If 49 is an underestimate, that means the candidate's true support is 49.5, 50, or even higher which (even with very, very, little undecided support) guarantees victory.
This cannot be said when that poll average is 45 or even 47.
In Scenario 1, “accurate” is subjective. How accurate is “accurate.”?
User’s choice. If your goal is to find a number such that each of the three scenarios happens 1/3 times, that's fine.
If you're trying to detect how often poll averages have very accurately measured a candidate's base of support (what a poll average tries to measure) then maybe +/- 1%.
The reality is it's not as straightforward as picking a scenario, it's more about assigning a probability to a range of outcomes.

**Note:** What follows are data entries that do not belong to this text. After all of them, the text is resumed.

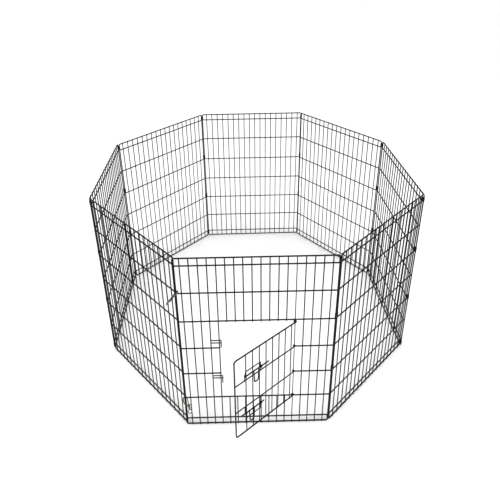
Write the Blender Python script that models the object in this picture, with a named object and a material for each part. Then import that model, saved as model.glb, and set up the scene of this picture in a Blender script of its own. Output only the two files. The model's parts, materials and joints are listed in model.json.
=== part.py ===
"""Folding wire pet playpen: eight panels in a ring, a door with two slide bolts, and two bolt snaps.

Metres, +Z up. The ring stands on z = 0. The front panel faces -Y and holds the door, which stands open.
The panels stand in a slightly uneven ring, as set up by hand.
Panels follow each other counterclockwise from the front one, and each folds on the one before it.
A panel's own frame: +X along the panel, -Y out of the pen, +Z up, origin on its first side wire.
"""

import math

import bmesh
import bpy
from mathutils import Matrix, Vector

# Ring and panels
PANELS = 8
PANEL_WIDTH = 0.605          # between the centres of a panel's two side wires
PANEL_HEIGHT = 0.860         # between the centres of its top and bottom wires
# turn from each panel to the next at the first five corners; the last two panels close the ring
FIRST_TURNS = [math.radians(degrees) for degrees in (45.5, 47.5, 36.0, 51.5, 46.5)]
HINGE_PITCH = 0.0076         # between the side wires of two neighbouring panels
# direction from a panel's last side wire to the next panel's, at the corners that fold inward and outward
LINK_INWARD = math.radians(44.2)
LINK_OUTWARD = math.radians(-63.5)
CLOSING = (0.0024, 0.0072)   # the last panel's last side wire, from the front panel's first one

# Wire sizes: circumradius of round wires, half width of square ones
FRAME_RADIUS = 0.0025
FRAME_BEND = 0.007           # corner radius of a panel's frame
CROSS_HALF = 0.0017          # horizontal wires
UPRIGHT_HALF = 0.0013        # vertical wires
UPRIGHT_OUT = 0.0034         # how far the vertical wires stand out from the frame's plane
PIVOT_RADIUS = 0.0016        # the vertical wire that the door hangs on
WIRE_SIDES = 8
FRAME_FLAT = FRAME_RADIUS * math.cos(math.pi / WIRE_SIDES)
BEND_STEPS = 3
GAP = 0.0003                 # between pieces that touch

# Spacing of the vertical and horizontal wires
UPRIGHTS = 18
UPRIGHT_PITCH = 0.0327
UPRIGHT_FIRST = (PANEL_WIDTH - (UPRIGHTS - 1) * UPRIGHT_PITCH) / 2
CROSS_NARROW = 0.033         # the close pairs at the top and bottom
CROSS_NEXT = 0.124
CROSS_EVEN = (PANEL_HEIGHT - 2 * (CROSS_NARROW + CROSS_NEXT)) / 4

# Door, counted in vertical wires from the panel's left side
KEEPER_UPRIGHT = 4
LATCH_UPRIGHT = 5
HINGE_UPRIGHT = 14
DOOR_OPEN = math.radians(40.0)
DOOR_WIDTH = 0.309           # hinge axis to the free edge
DOOR_CLEARANCE = 0.007       # below and above the opening's horizontal wires
DOOR_MID_RISE = 0.005        # the door's middle wires above the panel's
DOOR_FRAME_RADIUS = 0.0021
DOOR_CROSS_HALF = 0.0015
DOOR_UPRIGHT_HALF = 0.0012
DOOR_OUT = 0.0038            # the door's plane from its hinge axis
DOOR_BEND = 0.010
DOOR_UPRIGHTS = 8
DOOR_UPRIGHT_FIRST = 0.025
DOOR_UPRIGHT_PITCH = 0.0332
DOOR_UPRIGHT_OUT = DOOR_OUT + DOOR_CROSS_HALF + GAP + DOOR_UPRIGHT_HALF
EYE_INNER = 0.0022
EYE_OUTER = 0.0052
EYE_HEIGHT = 0.0026

# Slide bolts on the door, measured from the door's hinge axis towards its free edge
BOLT_RADIUS = 0.0023
BOLT_OUT = DOOR_UPRIGHT_OUT + DOOR_UPRIGHT_HALF + GAP + BOLT_RADIUS
BOLT_LENGTH = 0.118
BOLT_TIP = 0.264             # the tip of a bolt that is fully drawn back
BOLT_TRAVEL = 0.0325
HANDLE_RADIUS = 0.0019
HANDLE_FORWARD = 0.0030      # of the rod
HANDLE_OUT = BOLT_OUT + HANDLE_FORWARD
HANDLE_MIDDLE = 0.2125
HANDLE_TOP = 0.0250          # width at the rod
HANDLE_BOTTOM = 0.0186
HANDLE_DROP = 0.054
HANDLE_BEND = 0.005
GUIDE_HALF = 0.0014
GUIDE_OUT = DOOR_UPRIGHT_OUT + DOOR_UPRIGHT_HALF + GAP + GUIDE_HALF
GUIDE_FIRST = 0.187
GUIDE_LAST = 0.2614
GUIDE_EYE_INNER = 0.0028
GUIDE_EYE_OUTER = 0.0050
GUIDE_EYE_LENGTH = 0.003
# per latch: height of the guide's far bar and of the bolt from the door's middle wire, and how far it is shot
LATCHES = {
    "upper": {"bar": 0.049, "bolt": 0.0275, "shot": 0.0},
    "lower": {"bar": -0.055, "bolt": -0.0260, "shot": 0.0235},
}

# Keepers on the front panel
KEEPER_HALF = 0.0012
KEEPER_IN = 0.0006           # they lie behind the vertical wires
KEEPER_OUT = 0.0188          # and come forward past the bolt
KEEPER_REACH = 0.0075        # past the vertical wire beside the opening
KEEPER_SPREAD = 0.0063       # each wire above and below the bolt
KEEPER_TAIL = 0.005
KEEPER_BEND = 0.0022
KEEPER_THINNER = 0.96        # the wires against the leg that they run into

# Sheet metal hinge clips
CLIP_INNER = 0.0029
CLIP_OUTER = 0.0038
CLIP_STEPS = 4
CLIP_SHORT = 0.020
CLIP_TALL = 0.024

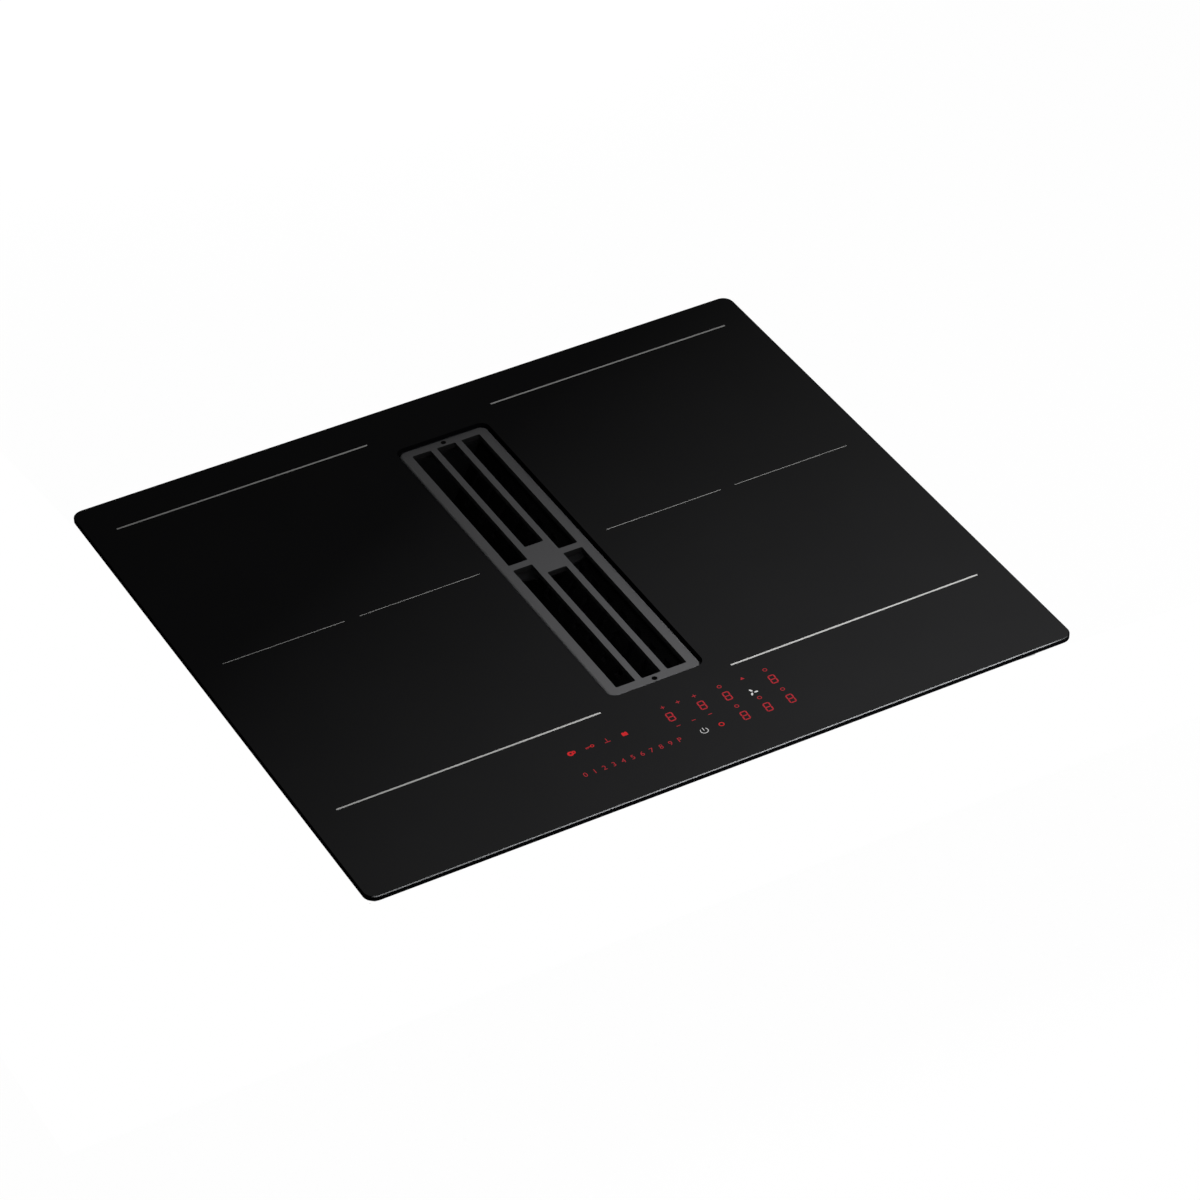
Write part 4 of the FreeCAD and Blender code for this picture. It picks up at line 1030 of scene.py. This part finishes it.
@dataclass
class GlassTop(Assembly):
    """Glass panel with its printed zones and the lit touch control, drawn in millimetres."""

    finishes: dict[str, Finish] = field(default_factory=lambda: {
        "glass_panel": BlackGlass("black_glass"),
        "edge_gasket": Rubber("gasket_rubber"),
        "well_collar": Moulding("collar_plastic", 0.6),
    })
    film: Pair = (GLASS_TOP + 0.004 * MM, GLASS_TOP + 0.03 * MM)
    zone_inner: float = 55.2
    zone_outer: float = 271.4
    zone_rows: Pair = (221.0, -159.8)
    zone_line: float = 1.6
    middle_row: float = 30.6
    middle_line: float = 0.5
    middle_gap: float = 12.4
    slider_text: str = "0123456789P"
    slider_left: float = -98.5
    slider_pitch: float = 7.84
    slider_row: float = -215.4
    slider_height: float = 4.6
    digit_height: float = 10.0
    digit_width: float = 5.8
    digit_bar: float = 1.05
    digit_slant: float = 0.06
    segment_gap: float = 0.15
    upper_digits: Numbers = (-13.1, 13.5, 34.9, 73.9)
    lower_digits: Numbers = (34.9, 54.4, 73.9)
    stroke: float = 0.6
    key_row: float = -189.6
    sign_row: float = -177.4
    dash_row: float = -201.2
    ring_row: float = -203.1
    ring_columns: Numbers = (34.9, 54.3, 74.0)
    ring_radius: float = 1.5
    left_columns: Numbers = (-13.1, -0.3, 13.5)
    timer_column: float = -95.9
    lock_column: float = -81.0
    pause_column: float = -66.7
    pot_column: float = -51.8
    clock_column: float = 14.9
    fan_spot: Point = (53.4, -195.2)
    fan_radius: float = 2.4
    fan_turn: float = 104.0
    blade_turn: float = 15.0
    power_spot: Point = (0.4, -215.4)
    power_radius: float = 2.9
    power_line: float = 0.5
    power_arc: Pair = (135.0, 405.0)
    ink: Finish = ScreenPrint("white_plastic")
    red: Finish = Lit("display_red")
    dim: Finish = Lit("display_red", (0.35, 0.018, 0.027))
    white: Finish = Lit("white_plastic", (0.6, 0.6, 0.6))

    def zones(self) -> None:
        """Print the lines that part the cooking zones."""
        pen = Pen()
        halfway = (self.zone_inner + self.zone_outer) / 2
        runs = ((self.zone_inner, halfway - self.middle_gap / 2),
                (halfway + self.middle_gap / 2, self.zone_outer))
        for side in (-1, 1):
            for row in self.zone_rows:
                pen.bar((side * self.zone_inner, row), (side * self.zone_outer, row), self.zone_line)
            for start, end in runs:
                pen.bar((side * start, self.middle_row), (side * end, self.middle_row), self.middle_line)
        self.add(pen.mesh("zone_lines", *self.film), self.ink)

    def digits(self) -> None:
        """Draw the seven-segment digits with all their segments."""
        pen = Pen()
        tip = self.digit_bar / 2
        half, rise = self.digit_width / 2 - tip, self.digit_height / 2 - tip
        runs = [((-half, level), (half, level)) for level in (-rise, 0.0, rise)]
        runs += [((side, low), (side, low + rise)) for side in (-half, half) for low in (-rise, 0.0)]
        rows = ((self.key_row, self.upper_digits), (self.slider_row, self.lower_digits))
        for x, y in [(x, row) for row, columns in rows for x in columns]:
            pen.at(x, y)
            for start, end in runs:
                run = (Vector(end) - Vector(start)).normalized() * tip
                side = Vector((-run.y, run.x))
                start, end = Vector(start) + run * self.segment_gap, Vector(end) - run * self.segment_gap
                spots = (start, start + run - side, end - run - side,
                         end, end - run + side, start + run + side)
                pen.shape((s.x + s.y * self.digit_slant, s.y) for s in spots)
        self.add(pen.mesh("segment_digits", *self.film), self.dim)

    def numerals(self) -> None:
        """Draw the slider scale from 0 to 9 and its boost mark."""
        letters = Lettering(self.slider_height * MM, *self.film)
        columns = [self.slider_left + index * self.slider_pitch for index in range(len(self.slider_text))]
        glyphs = [letters.mesh(text, (x * MM, self.slider_row * MM))
                  for text, x in zip(self.slider_text, columns)]
        self.add(merged("slider_numerals", glyphs), self.dim)

    def bright_signs(self) -> None:
        """Draw the timer, the bow of the lock key, the pot and the clock."""
        pen = Pen()
        pen.at(self.timer_column, self.key_row)
        pen.arc((-0.7, 0.0), 1.7, 1.5)
        pen.arc((1.9, 0.4), 1.2, 0.9)
        pen.at(self.lock_column, self.key_row)
        pen.arc((2.2, 0.0), 1.2, self.stroke)
        pen.bar((-1.2, 0.0), (0.9, 0.0), self.stroke)
        pen.at(self.pot_column, self.key_row)
        pen.bar((-2.2, -0.6), (2.2, -0.6), 2.8)
        for x in (-1.1, 1.1):
            pen.disc((x, 1.0), 1.1, 1.0)
        pen.at(self.clock_column, self.slider_row)
        pen.arc((0.0, 0.0), 1.85, 0.75)
        self.add(pen.mesh("bright_signs", *self.film), self.red)

    def dim_signs(self) -> None:
        """Draw the plus, dash, ring and arrow round the digits, the key's teeth and the pause sign."""
        pen = Pen()
        for x in self.left_columns:
            pen.at(x, self.dash_row)
            pen.bar((-1.6, 0.0), (1.6, 0.0), self.stroke)
            pen.at(x, self.sign_row)
            pen.bar((-1.7, 0.0), (1.7, 0.0), self.stroke)
            for rise in (-1, 1):
                pen.bar((0.0, rise * self.stroke / 2), (0.0, rise * 1.7), self.stroke)
        for row, columns in ((self.ring_row, self.ring_columns), (self.sign_row, self.ring_columns[::2])):
            for x in columns:
                pen.at(x, row)
                pen.arc((0.0, 0.0), self.ring_radius, self.stroke)
        pen.at(self.ring_columns[1], self.sign_row)
        pen.shape(((-1.7, -1.2), (1.7, -1.2), (0.0, 1.5)))
        pen.at(self.lock_column, self.key_row)
        pen.bar((-3.4, 0.0), (-1.2, 0.0), self.stroke)
        for x in (-3.0, -1.7):
            pen.bar((x, -1.5), (x, -self.stroke / 2), self.stroke)
        pen.at(self.pause_column, self.key_row)
        pen.bar((-2.4, -1.8), (2.4, -1.8), self.stroke)
        pen.bar((0.0, -1.5), (0.0, 2.4), self.stroke)
        self.add(pen.mesh("dim_signs", *self.film), self.dim)

    def white_signs(self) -> None:
        """Draw the fan and the power sign."""
        pen = Pen()
        for turn in (self.fan_turn, self.fan_turn + 120.0, self.fan_turn + 240.0):
            pen.disc(polar(self.fan_spot, self.fan_radius, turn), 1.6, 0.8, turn + self.blade_turn)
        pen.at(*self.power_spot)
        pen.arc((0.0, 0.0), self.power_radius, self.power_line, *self.power_arc)
        pen.bar((0.0, 0.0), (0.0, self.power_radius + self.power_line), self.power_line)
        self.add(pen.mesh("fan_and_power_signs", *self.film), self.white)

    def detail(self) -> None:
        """Print the zones and light the control."""
        self.zones()
        self.digits()
        self.numerals()
        self.bright_signs()
        self.dim_signs()
        self.white_signs()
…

Because there are so many possible outcomes, even the most likely outcome is highly unlikely.
Likewise with the undecided ratio.
If we limit “split evenly” to “literally only 50-50” we are never going to have that scenario.
Should we expand “split evenly” to include 55-45? 60-40? Again, user's choice.
All of that is to illustrate the same damn point I'm a broken record about:
The math gets a lot easier when a candidate has a poll average of 49% or higher.
As always, let's sprint through the finish line.
This is great, but being logical and pragmatic has no place in political commentary!
I like this maths. Sorry if answered elsewhere, but are you working this right the way through the electoral college map to get to 2/3 Harris vs. 1/3 Trump?
Also, as a note to self, 33% for Trump is higher that the 25% chance of getting two heads in a row on consecutive coin flips, and getting two heads in a rows feel very plausible.